## RECORDED DATA
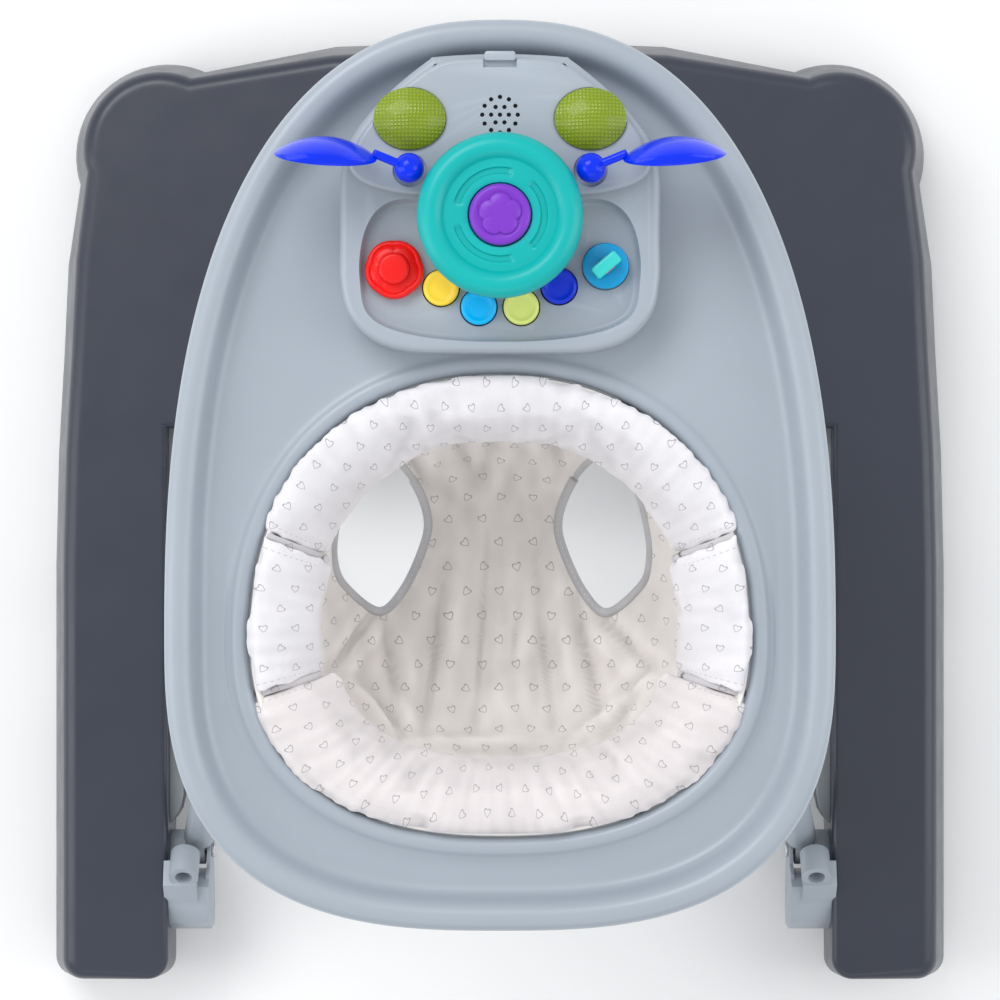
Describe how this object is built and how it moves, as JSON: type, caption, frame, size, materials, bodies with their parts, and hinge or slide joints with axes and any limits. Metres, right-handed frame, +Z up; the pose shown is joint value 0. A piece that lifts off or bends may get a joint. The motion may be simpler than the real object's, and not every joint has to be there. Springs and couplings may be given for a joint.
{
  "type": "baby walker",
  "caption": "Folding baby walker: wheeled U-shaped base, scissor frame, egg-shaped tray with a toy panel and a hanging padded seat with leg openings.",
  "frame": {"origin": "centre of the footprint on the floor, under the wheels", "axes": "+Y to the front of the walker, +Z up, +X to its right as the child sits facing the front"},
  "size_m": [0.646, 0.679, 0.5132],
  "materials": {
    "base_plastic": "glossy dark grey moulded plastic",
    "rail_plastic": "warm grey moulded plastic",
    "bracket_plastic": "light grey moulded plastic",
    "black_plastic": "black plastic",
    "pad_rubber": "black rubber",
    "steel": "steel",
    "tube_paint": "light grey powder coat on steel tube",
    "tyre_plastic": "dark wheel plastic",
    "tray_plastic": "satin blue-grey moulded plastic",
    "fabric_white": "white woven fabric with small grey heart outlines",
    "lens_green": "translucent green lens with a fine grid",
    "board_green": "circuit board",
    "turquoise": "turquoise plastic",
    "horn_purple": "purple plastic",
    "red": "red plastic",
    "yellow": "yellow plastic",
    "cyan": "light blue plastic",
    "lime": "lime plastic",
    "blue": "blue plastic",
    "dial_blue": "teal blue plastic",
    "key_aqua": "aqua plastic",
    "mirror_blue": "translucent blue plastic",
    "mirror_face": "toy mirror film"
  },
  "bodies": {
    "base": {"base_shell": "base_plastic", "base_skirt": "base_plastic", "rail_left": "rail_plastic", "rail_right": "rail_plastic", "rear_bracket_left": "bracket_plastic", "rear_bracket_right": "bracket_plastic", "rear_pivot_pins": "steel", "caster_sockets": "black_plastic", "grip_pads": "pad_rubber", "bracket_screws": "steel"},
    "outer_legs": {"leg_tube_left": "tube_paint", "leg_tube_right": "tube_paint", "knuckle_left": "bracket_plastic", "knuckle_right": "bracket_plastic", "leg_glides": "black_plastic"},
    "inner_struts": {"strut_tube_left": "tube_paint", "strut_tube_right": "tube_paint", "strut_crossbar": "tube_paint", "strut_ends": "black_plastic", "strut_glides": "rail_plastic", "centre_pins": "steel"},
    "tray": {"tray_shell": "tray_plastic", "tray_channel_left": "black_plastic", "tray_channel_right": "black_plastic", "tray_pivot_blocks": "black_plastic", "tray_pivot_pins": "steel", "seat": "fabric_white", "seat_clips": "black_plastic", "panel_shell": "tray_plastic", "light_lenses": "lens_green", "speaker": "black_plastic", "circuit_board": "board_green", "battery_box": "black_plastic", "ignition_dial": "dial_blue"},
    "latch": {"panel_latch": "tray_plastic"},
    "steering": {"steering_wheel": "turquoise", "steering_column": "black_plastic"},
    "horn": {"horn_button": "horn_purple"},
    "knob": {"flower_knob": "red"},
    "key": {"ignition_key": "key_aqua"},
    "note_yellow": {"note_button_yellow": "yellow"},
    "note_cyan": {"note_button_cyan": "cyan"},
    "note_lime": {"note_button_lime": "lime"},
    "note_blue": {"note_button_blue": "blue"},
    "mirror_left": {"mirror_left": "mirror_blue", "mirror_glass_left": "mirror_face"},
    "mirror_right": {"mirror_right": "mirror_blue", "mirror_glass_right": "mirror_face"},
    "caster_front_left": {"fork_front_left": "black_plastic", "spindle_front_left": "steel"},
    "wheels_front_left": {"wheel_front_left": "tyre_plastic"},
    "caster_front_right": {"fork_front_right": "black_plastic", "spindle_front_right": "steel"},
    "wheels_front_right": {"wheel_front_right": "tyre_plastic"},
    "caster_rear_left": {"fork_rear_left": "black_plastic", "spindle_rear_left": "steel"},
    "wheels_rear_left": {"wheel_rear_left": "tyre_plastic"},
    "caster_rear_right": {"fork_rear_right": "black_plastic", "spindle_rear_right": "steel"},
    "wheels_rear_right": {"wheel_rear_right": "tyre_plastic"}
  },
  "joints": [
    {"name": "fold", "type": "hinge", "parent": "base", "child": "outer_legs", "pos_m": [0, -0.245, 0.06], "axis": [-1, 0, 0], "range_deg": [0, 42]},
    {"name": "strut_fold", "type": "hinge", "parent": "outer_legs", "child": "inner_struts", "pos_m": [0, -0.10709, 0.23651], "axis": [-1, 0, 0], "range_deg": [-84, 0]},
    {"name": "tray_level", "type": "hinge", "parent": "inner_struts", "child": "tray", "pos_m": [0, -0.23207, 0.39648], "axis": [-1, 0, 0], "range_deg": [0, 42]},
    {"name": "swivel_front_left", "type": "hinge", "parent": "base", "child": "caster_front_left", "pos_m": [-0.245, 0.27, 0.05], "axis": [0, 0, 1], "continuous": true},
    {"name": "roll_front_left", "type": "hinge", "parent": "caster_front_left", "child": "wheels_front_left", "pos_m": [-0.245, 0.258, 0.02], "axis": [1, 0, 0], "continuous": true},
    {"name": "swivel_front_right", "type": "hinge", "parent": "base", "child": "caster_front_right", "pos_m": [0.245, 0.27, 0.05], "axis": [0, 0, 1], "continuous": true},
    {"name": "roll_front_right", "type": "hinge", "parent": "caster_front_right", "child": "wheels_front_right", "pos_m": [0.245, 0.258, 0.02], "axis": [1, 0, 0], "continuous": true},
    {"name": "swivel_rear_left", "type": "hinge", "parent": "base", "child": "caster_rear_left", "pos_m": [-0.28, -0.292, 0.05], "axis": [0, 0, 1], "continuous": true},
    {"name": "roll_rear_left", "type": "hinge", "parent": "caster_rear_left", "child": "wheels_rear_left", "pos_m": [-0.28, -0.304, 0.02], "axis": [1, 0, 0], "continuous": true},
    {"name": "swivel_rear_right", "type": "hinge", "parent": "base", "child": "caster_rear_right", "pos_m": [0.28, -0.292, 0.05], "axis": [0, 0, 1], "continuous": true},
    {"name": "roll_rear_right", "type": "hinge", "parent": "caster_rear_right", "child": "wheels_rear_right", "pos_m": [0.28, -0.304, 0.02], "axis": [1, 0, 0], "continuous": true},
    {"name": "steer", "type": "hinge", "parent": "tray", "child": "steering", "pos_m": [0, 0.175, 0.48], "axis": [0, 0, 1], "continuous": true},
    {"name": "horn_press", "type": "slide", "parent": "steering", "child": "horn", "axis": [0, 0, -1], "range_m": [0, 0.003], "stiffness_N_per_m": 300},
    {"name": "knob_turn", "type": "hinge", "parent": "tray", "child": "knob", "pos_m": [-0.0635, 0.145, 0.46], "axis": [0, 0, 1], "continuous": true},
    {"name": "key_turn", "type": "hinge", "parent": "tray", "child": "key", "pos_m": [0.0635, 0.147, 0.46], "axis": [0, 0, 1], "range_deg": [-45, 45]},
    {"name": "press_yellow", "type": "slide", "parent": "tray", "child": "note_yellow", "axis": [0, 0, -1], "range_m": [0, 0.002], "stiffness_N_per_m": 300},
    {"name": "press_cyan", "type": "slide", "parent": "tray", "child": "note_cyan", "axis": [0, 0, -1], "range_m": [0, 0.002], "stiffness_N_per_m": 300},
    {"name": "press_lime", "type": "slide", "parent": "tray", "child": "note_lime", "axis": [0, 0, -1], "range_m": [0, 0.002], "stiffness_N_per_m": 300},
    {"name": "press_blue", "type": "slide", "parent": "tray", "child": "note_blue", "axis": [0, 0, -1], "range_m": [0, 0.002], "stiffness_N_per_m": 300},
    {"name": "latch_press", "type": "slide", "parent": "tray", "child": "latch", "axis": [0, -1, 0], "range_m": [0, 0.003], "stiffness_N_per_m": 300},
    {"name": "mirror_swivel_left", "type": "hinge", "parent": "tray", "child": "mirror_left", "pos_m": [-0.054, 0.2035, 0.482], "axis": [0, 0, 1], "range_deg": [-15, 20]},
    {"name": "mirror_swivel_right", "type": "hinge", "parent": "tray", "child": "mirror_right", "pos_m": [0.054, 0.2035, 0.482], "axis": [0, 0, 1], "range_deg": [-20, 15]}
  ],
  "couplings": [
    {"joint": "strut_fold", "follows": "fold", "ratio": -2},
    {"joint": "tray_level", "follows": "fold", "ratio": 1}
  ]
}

## REQUEST
Where a line above includes "bodies", copy that line.

## EXERCISE SOLUTION
Describe how this object is built and how it moves, as JSON: type, caption, frame, size, materials, bodies with their parts, and hinge or slide joints with axes and any limits. Metres, right-handed frame, +Z up; the pose shown is joint value 0. A piece that lifts off or bends may get a joint. The motion may be simpler than the real object's, and not every joint has to be there. Springs and couplings may be given for a joint.
  "bodies": {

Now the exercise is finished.